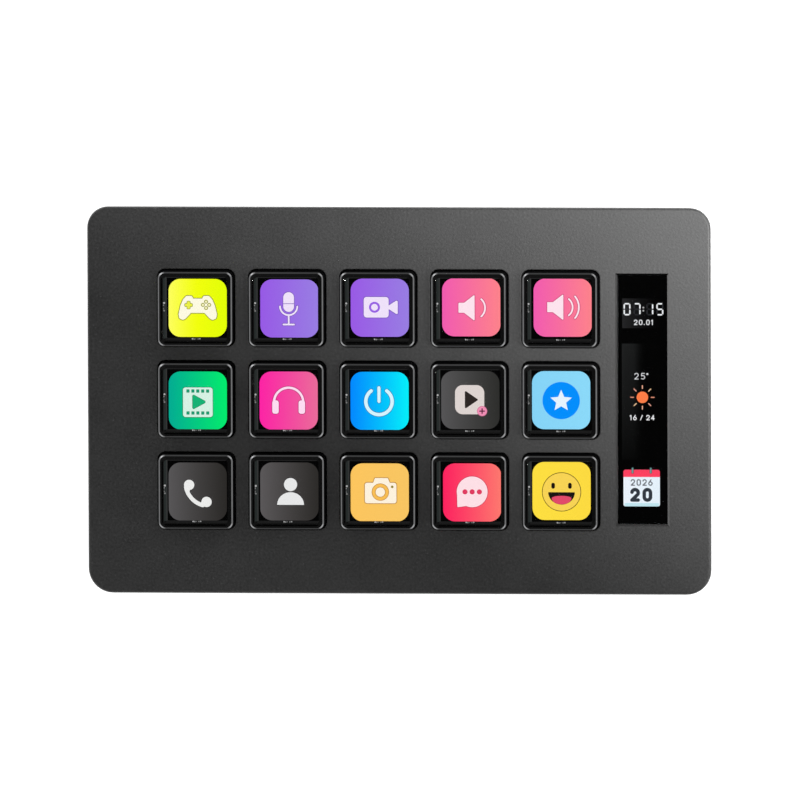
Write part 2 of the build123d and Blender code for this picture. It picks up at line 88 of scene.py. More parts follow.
def hull(corners, radius):
    """Discs of one radius at the corners of a convex polygon (anticlockwise), and all that lies between them.

    The outline is an arc round each corner, from the outward normal of the edge before it to that of
    the edge after it, and the straight edges follow where one arc ends and the next starts.
    """

    def outline(grow):
        at = np.array(corners, float)
        turn = np.linspace(0, 1, CORNER_POINTS)
        if len(at) == 1:
            angle = 2 * np.pi * np.linspace(0, 1, ROUND_POINTS, endpoint=False)[None]
        else:
            edge = np.roll(at, -1, axis=0) - at
            after = np.arctan2(-edge[:, 0], edge[:, 1])
            before = np.roll(after, 1)
            angle = before[:, None] + ((after - before) % (2 * np.pi))[:, None] * turn
        ring = np.stack([np.cos(angle), np.sin(angle)], axis=-1) * (radius + grow)
        points = (at[:, None] + ring).reshape(-1, 2)
        return [(points.mean(axis=0), points)]

    return outline


def disc(x, y, radius):
    """A round spot."""
    return hull([(x, y)], radius)


def bar(x0, y0, x1, y1, width):
    """A round-ended stroke."""
    return hull([(x0, y0), (x1, y1)], width / 2)


def box(x, y, w, h, radius):
    """A rounded rectangle about x, y."""
    a, b = w / 2 - radius, h / 2 - radius
    return hull([(x - a, y - b), (x + a, y - b), (x + a, y + b), (x - a, y + b)], radius)


def arc(x, y, radius, width, start, stop):
    """A round-ended stroke along a circle, from one angle to another in degrees, anticlockwise."""

    def outline(grow):
        angle = np.radians(np.linspace(start, stop, ARC_POINTS))
        ring = np.stack([np.cos(angle), np.sin(angle)], axis=-1)
        centre = np.array([x, y])
        half = width / 2 + grow
        ends = [disc(*(centre + radius * ring[i]), width / 2)(grow)[0] for i in (0, -1)]
        return [(centre + (radius - half) * ring, centre + (radius + half) * ring), *ends]

    return outline


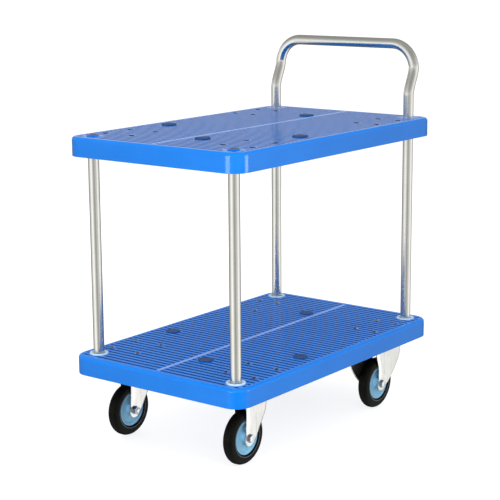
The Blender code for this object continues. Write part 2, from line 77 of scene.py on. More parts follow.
DECK_CORNER = 0.038
DECK_EDGE = 0.007
DECK_SKIN = 0.0045
DECK_WALL = 0.004
STRIP_SIZE = (0.740, 0.008)
GROOVE_PITCH = 0.016
GROOVE_COUNT = 47
GROOVE_DEPTH = 0.0011
GROOVE_HALF = 0.0033           # half of a groove's width at the deck's surface
FIELD_INSET = 0.012            # smooth border round the grooved field
BOLT_PAD = 0.0098
POST_PAD = 0.0255
PLUG_PAD = 0.0205
MAIN_RIB = (0.003, 0.0376)
FINE_RIB = (0.0022, 0.0105)
FINE_RIB_PITCH = 0.045
BOSS_DEPTH = 0.038
SOCKET_RADIUS = 0.018
SOCKET_FLOOR = 0.006
BOLT_BOSS_RADIUS = 0.010
BOLT_HOLE = 0.0043
TUBE_WALL = 0.0016
GAP = 0.0003
BOLT_SHANK = 0.00398
NUT_FLAT = 0.0065              # half of an M8 nut's width across its flats
AXLE_HOLE = 0.0053
PIN_HOLE = 0.0063


# ---- mesh helpers

def scratch(data):
    item = bpy.data.objects.new("scratch", data)
    bpy.context.scene.collection.objects.link(item)
    return item


def evaluated(source):
    """The source object's mesh with its modifiers applied; the source goes."""
    bpy.context.view_layer.update()
    graph = bpy.context.evaluated_depsgraph_get()
    mesh = bpy.data.meshes.new_from_object(source.evaluated_get(graph))
    bpy.data.objects.remove(source, do_unlink=True)
    return mesh


def to_mesh(bm):
    bmesh.ops.recalc_face_normals(bm, faces=bm.faces)
    mesh = bpy.data.meshes.new("shape")
    bm.to_mesh(mesh)
    bm.free()
    return mesh


def joined(*meshes):
    bm = bmesh.new()
    for mesh in meshes:
        bm.from_mesh(mesh)
    return to_mesh(bm)


def arc(centre, radius, start, end, steps):
    """Points on an arc, angles in degrees."""
    angles = [math.radians(start + (end - start) * i / steps) for i in range(steps + 1)]
    return [(centre[0] + radius * math.cos(a), centre[1] + radius * math.sin(a)) for a in angles]


def rounded_rectangle(length, width, radius, steps):
    x, y = length / 2 - radius, width / 2 - radius
    corners = (((x, y), 0), ((-x, y), 90), ((-x, -y), 180), ((x, -y), 270))
    return [point for centre, start in corners for point in arc(centre, radius, start, start + 90, steps)]


def stack_rings(bm, rings):
    """Join rings of equally many points into one closed skin with flat ends."""
    rows = [[bm.verts.new(point) for point in ring] for ring in rings]
    count = len(rows[0])
    for upper, lower in zip(rows, rows[1:]):
        for i in range(count):
            j = (i + 1) % count
            bm.faces.new((upper[i], upper[j], lower[j], lower[i]))
    bm.faces.new(rows[0])
    bm.faces.new(list(reversed(rows[-1])))


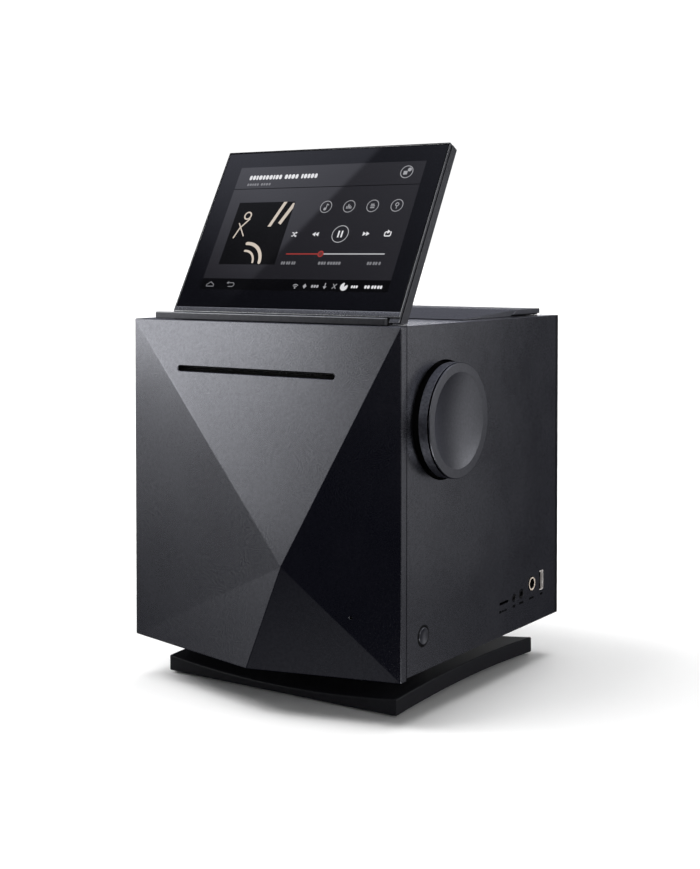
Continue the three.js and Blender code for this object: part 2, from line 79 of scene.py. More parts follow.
# ------------------------------------------------------------------ materials
class Graph:
    def __init__(self, name):
        self.mat = bpy.data.materials.new(name)
        self.mat.use_nodes = True
        self.t = self.mat.node_tree
        self.bsdf = next(n for n in self.t.nodes if n.type == "BSDF_PRINCIPLED")
        self.out = next(n for n in self.t.nodes if n.type == "OUTPUT_MATERIAL")
        self.coord = self.t.nodes.new("ShaderNodeTexCoord").outputs["Object"]

    def node(self, kind, **sockets):
        n = self.t.nodes.new(kind)
        for k, v in sockets.items():
            n.inputs[k.replace("_", " ")].default_value = v
        return n

    def link(self, a, b):
        self.t.links.new(a, b)

    def set(self, name, value):
        self.bsdf.inputs[name].default_value = value

    def stretched(self, scale):
        m = self.t.nodes.new("ShaderNodeMapping")
        m.inputs["Scale"].default_value = scale
        self.link(self.coord, m.inputs["Vector"])
        return m.outputs["Vector"]

    def noise(self, scale, detail=3.0, rough=0.5, vector=None):
        n = self.t.nodes.new("ShaderNodeTexNoise")
        n.inputs["Scale"].default_value = scale
        n.inputs["Detail"].default_value = detail
        n.inputs["Roughness"].default_value = rough
        self.link(vector or self.coord, n.inputs["Vector"])
        return n.outputs["Fac"]

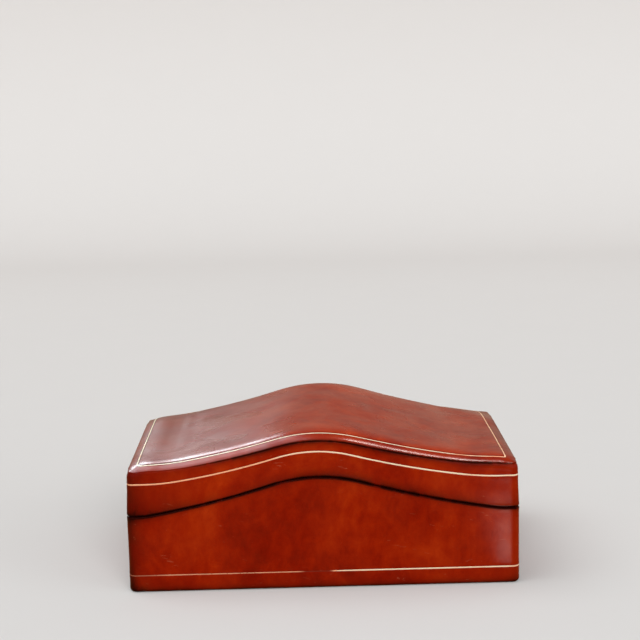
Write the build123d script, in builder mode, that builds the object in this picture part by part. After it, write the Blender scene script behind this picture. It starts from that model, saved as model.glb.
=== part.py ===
from build123d import *

import os
from math import atan, cos, degrees, radians, sin, sqrt
from typing import NamedTuple

# A leather-covered stationery box with a serpentine lid. Millimetres and degrees.
# The length runs along X, the front faces -Y, and the box stands on Z = 0.
# The origin is at the centre of its underside.

# ---------------------------------------------------------------------------
# Driving dimensions
# ---------------------------------------------------------------------------

# Outside of the finished box
box_length = 261.5
box_depth = 160.0
corner_radius = 5.0         # upright corners
foot_radius = 2.8           # round the bottom edge
roll_radius = 3.2           # rolled edge round the top of the lid

# Serpentine curves, all with one crest and one crown radius
crest_x = -3.5              # the crest stands a little left of the middle
crown_radius = 105.0
seam_end_z = 52.5           # middle of the seam at the sides and the back
seam_rise = 24.2            # rise of the front seam from its ends to its crest
seam_steepness = 1.5        # steepest slope of the curve over its mean slope
seam_easing = 0.8           # slope where the toe begins over its mean slope
top_end_z = 87.3            # top of the lid
top_rise = 19.2
crease_drop = 3.7           # from the top of the lid's ends to the lower edge of its leather
crease_slack = 1.9          # how much deeper that edge hangs at the crest
top_steepness = 1.65
top_easing = 1.0
top_toe_inset = 14.5        # where the top comes level, from each end

# Carcass, coverings and linings
leather = 1.3
wall = 8.0
corner_lap = 3.0            # what the front and back leave over the side walls
floor_board = 5.0
floor_rebate = 4.0
top_board = 2.0
padding = 4.5
lining = 1.2
lining_drop = 0.8           # the linings stop short of the rims
turn_under = 14.0           # leather turned in below the floor

# Hinges
seam_gap = 0.5
crease_gap = 0.2
hinge_inset = 2.4           # from the back of the box to the hinge axis
hinge_from_end = 44.0       # from the end of the box to the middle of a hinge
hinge_width = 32.0
knuckles = 3
knuckle_gap = 0.15
barrel_radius = 1.9
leaf_reach = 6.2            # from the axis to the front edge of a leaf
leaf_thickness = 1.5
leaf_fit = 0.1              # round a leaf in its mortise
pin_radius = 0.9
pin_clearance = 0.05
swing_clearance = 0.25      # round a barrel in its mortise
opening_angle = 100.0
stop_clearance = 0.3        # between the bevelled rims when the lid is open

# Hinge screws, of which only the countersunk heads are made
screw_pitch = 20.0
screw_from_edge = 2.05      # from the front edge of a leaf to the screws
head_radius = 1.6
neck_radius = 0.7

# ---------------------------------------------------------------------------
# Places worked out from them
# ---------------------------------------------------------------------------

half_length = box_length / 2
half_depth = box_depth / 2
rim = leather + wall                    # width of a rim
front_inside = rim - half_depth         # inner face of the front wall
front_lined = front_inside + lining     # inner face of its lining
crest_z = top_end_z + top_rise
overrun = box_depth                     # how far cutting shapes run past the box
sky = crest_z + overrun
hinge_y = half_depth - hinge_inset
hinge_z = seam_end_z
hinge_plane = Plane.XY.offset(hinge_z)
base_rim_z = seam_end_z - seam_gap / 2
floor_z = leather + floor_board
lining_floor_z = floor_z + lining


class Curve(NamedTuple):
    """A serpentine curve in the plane of the front: level toes, hollow sweeps, one crown."""

    end_z: float
    rise: float
    toe_inset: float
    steepness: float
    easing: float

    def lowered(self, drop):
        """The same curve, further down by a drop."""
        return self._replace(end_z=self.end_z - drop)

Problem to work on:
Examine the records and pull out every line where the string "follow" occurs.

Exercise solution:
Write part 2 of the build123d and Blender code for this picture. It picks up at line 88 of scene.py. More parts follow.
    the edge after it, and the straight edges follow where one arc ends and the next starts.
The Blender code for this object continues. Write part 2, from line 77 of scene.py on. More parts follow.
Continue the three.js and Blender code for this object: part 2, from line 79 of scene.py. More parts follow.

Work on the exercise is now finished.